Recovery is unfair. Prospero’s brother and the King of Naples, who conspired to unseat Prospero from the dukedom of Milan, are not punished at the end of The Tempest. Prospero “forgives” (i.e., doesn’t punish) his brother, even though Antonio doesn’t display a single sign of repentance. In 2020, big companies have been bailed out while little ones have sunk under the waves. Many of the policemen who’ve killed black people seem likely to evade prosecution. Not all the senators who have tried to halt social progress in its tracks will get voted out. Et cetera, et cetera, et cetera.  

Recovery is uneven. Not everyone and everything recovers. At the end of The Tempest, Propero has regained his dukedom and married his daughter to the heir to the throne of Naples, but he’s far from ebullient. In Act V, he gives up his magic, he says goodbye to Ariel, and he forecasts that, when he returns to Milan, “Every third thought shall be my grave” (5.1.313). We have losses to be grieved, too. Over 200,000 Americans have died of Covid—and many more around the world. Many people’s dreams, businesses, and lifesavings have been destroyed in the financial stresses of the pandemic. The Arctic ice that’s melted will probably never come back. We have to grieve the losses and incorporate them into our futures.

Despite all these problems, recovery happens.

We have a tough fall and winter ahead of us. It’ll take work to keep our eyes and hearts fixed on spring—or, as one of my husband’s colleagues puts it, to “stay positive and test negative.” If I show signs of sinking, please buoy me up. And I’ll try to do the same for you.

9 Comments

  • You are a wonderful teacher, weaving literature and history to give us a way to think about our present and our future. This was masterful (and hopeful).

    • Unlike Michael (who’s naturally optimistic and hopeful), I have to work at it — which means I have to think about it more and gently urge my gloomy mind to stay positive. I’m curious about what framework YOU use to stay hopeful.

  • Dear Ariel, I mean Nancy:
    I love it when you weave stories and lessons from literature into your musings. This column is just so beautifully thought out and it gives me hope to know that someone is processing our world as you do by examining other worlds, especially ones that are imagined but feel no less real. I also appreciate the somewhat sobering note of lowered expectations. Even if we get a new and more humane regime in place, a lot of those stubborn problems are going to be as stubbornly present as ever—as you so eloquently pointed out.

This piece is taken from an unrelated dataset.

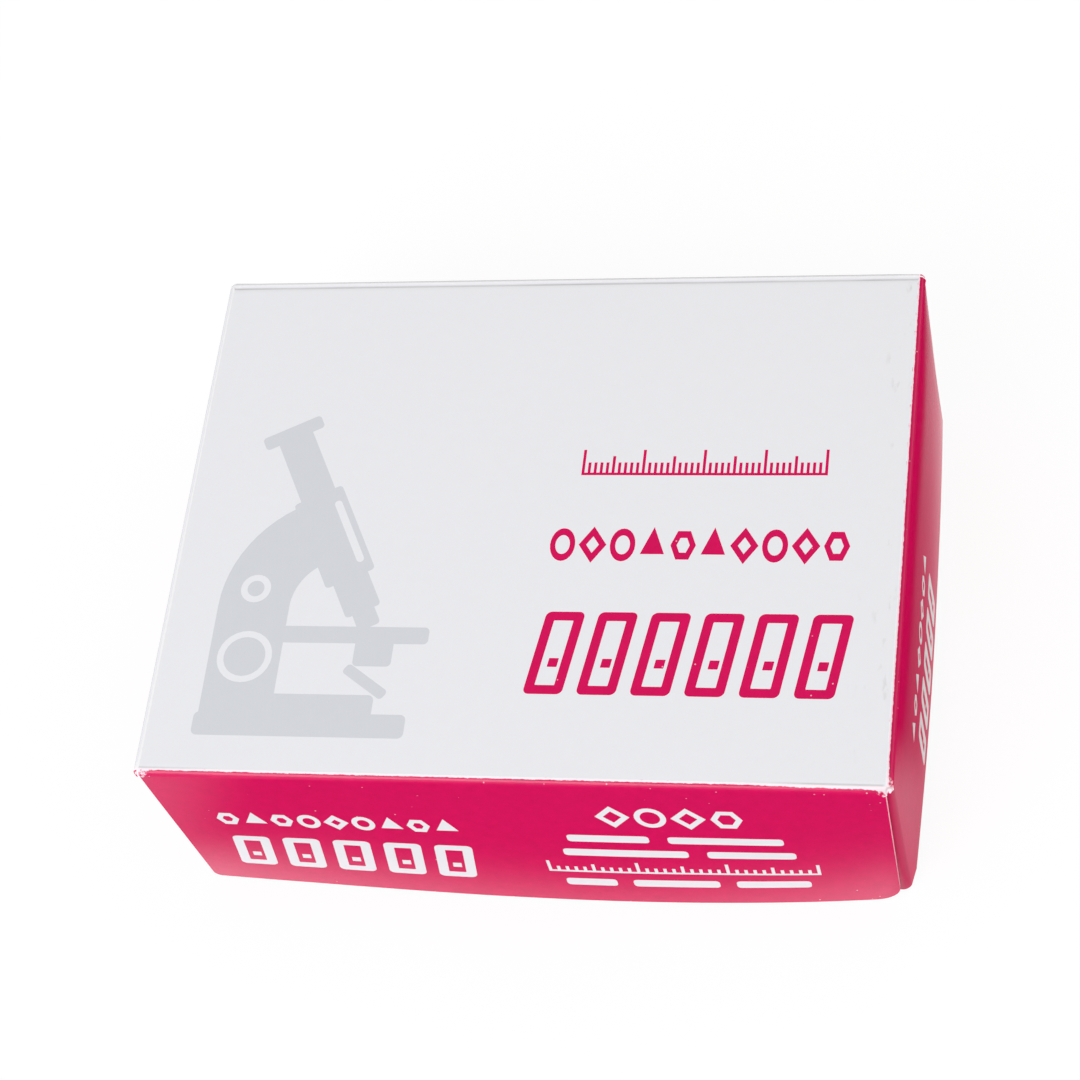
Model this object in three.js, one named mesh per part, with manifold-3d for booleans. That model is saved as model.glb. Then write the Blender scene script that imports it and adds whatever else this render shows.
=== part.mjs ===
// A box of fifty glass microscope slides, in millimetres, +Z up.
//
// The box is a telescoping carton made of two folded card trays. The lower tray holds
// the slides, which stand on their long edges in one row. The lid is a second tray
// turned upside down, whose walls reach almost to the table, and it lifts straight off.
// The origin is on the table under the middle of the box, X runs along the slides and
// Y runs through the stack, with the front at -Y.
import * as THREE from "three";
import { mergeVertices } from "three/addons/utils/BufferGeometryUtils.js";
import Module from "manifold-3d";

// Glass slides: plain, with ground edges.
const slideLength = 76.2;
const slideWidth = 25.4;
const slideThickness = 1.1;
const groundEdge = 0.15; // width and depth of the ground bevel round each face
const slideCount = 50;
const slideAirGap = 0.04; // between the faces of neighbouring slides

// Room for the slides in the lower tray.
const slideEndClearance = 0.6; // slide end to short wall
const stackClearance = 0.5; // outermost slide to glue flap
const slideSeatGap = 0.05; // slide edge to tray floor
const headroom = 0.6; // slide edge to tray rim

// Card, the same for both trays.
const cardThickness = 0.5;
const foldRadius = 0.25; // inside radius of every fold
const cornerDip = 0.1; // how far a glue flap's fold stays under the panel's face
const glueBite = 0.08; // how far a glue flap beds into the long wall that covers it
const flapEdgeGap = 0.5; // glue flap's cut edges, short of the panel and of the rim

// Lower tray.
const trayFlapLength = 16;
const trayFlapTaper = 2.5; // how much each edge of a flap closes in towards its tip
const trayWallTaper = 0.3; // how much further in a long wall's end stands at the rim
const trayRimCorner = 1.2; // radius of a long wall's corners at the rim

// Lid.
const lidClearance = 0.35; // lid's inside to tray's outside, on each of the four sides
const lidSeatGap = 0.3; // tray rim to the lid's panel
const lidFootGap = 0.6; // long wall's rim to the table
const lidEndStep = 0.7; // how much shorter the short walls are than the long ones
const lidFlapLength = 18;
const lidFlapTaper = 3;
const lidWallTaper = 0.6;
const lidRimCorner = 2.6;
const lidWallBow = 1.5; // how far the free rim of a long wall springs outwards
const lidBowSkew = 0.35; // moves the highest point of the bow to one side, as a share
const lidBowPower = 1.5; // 1 leans the wall like a board, more curls it near the rim

// How finely curved surfaces are cut up.
const foldSteps = 4; // facets round each fold
const bowStepsAlong = 14;
const bowStepsUp = 5;

// Sizes that follow from the ones above.
const stackDepth = slideCount * slideThickness + (slideCount - 1) * slideAirGap;
const trayLength = slideLength + 2 * (slideEndClearance + cardThickness);
const trayDepth = stackDepth + 2 * (stackClearance + 2 * cardThickness);
const slideFoot = cardThickness + slideSeatGap;
const trayHeight = slideFoot + slideWidth + headroom;
const lidLength = trayLength + 2 * (lidClearance + cardThickness);
const lidDepth = trayDepth + 2 * (lidClearance + 2 * cardThickness);
const boxHeight = trayHeight + lidSeatGap + cardThickness;
const lidWallHeight = boxHeight - lidFootGap;
const lidEndHeight = lidWallHeight - lidEndStep;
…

    • I loved playing Ariel — and it really was PLAY. Wouldn’t it be great to have a little magical power to freeze bad guys in place, etc?

  • Hi Nancy! I really appreciate your perspective on this and how you wove the idea of recovery into your knowledge of Shakespeare. i think if we know where to look and take the time, we can many references to the points you make–but you did it so artfully. Thank you for these reminders because it is surely something we all need to realize in the future. ~Kathy

    • Yes, everyone has his/her own lenses through which we look at life (interpret it, process it). I like your SMART lens, and I like certain types of psychology (Brenee Brown, Harriet Lerner, etc.), but literature is my primary way of making sense of the world.

  • Although sometimes it can feel as if we are currently existing on one of the lower circles of Dante’s Hell, I do appreciate your optimistic perspective of the future and our recovery. I love the quote “stay positive and test negative.” I wish that for us all.

    • Yes! But I’ve always loved the idea that, though the sinners are fixed in place in Hell, Dante himself moves through it and then BEYOND it. He has to climb his way up Purgatory, but it’s worth it….

  • I love the image of the arm reaching up through the tangle of vine. Sometimes it seems that the entire arc of one’s life is simply a long tutorial on acquiring patience and acceptance. This piece calmly underlines how beautiful and difficult this effort is. Thank you, dearie.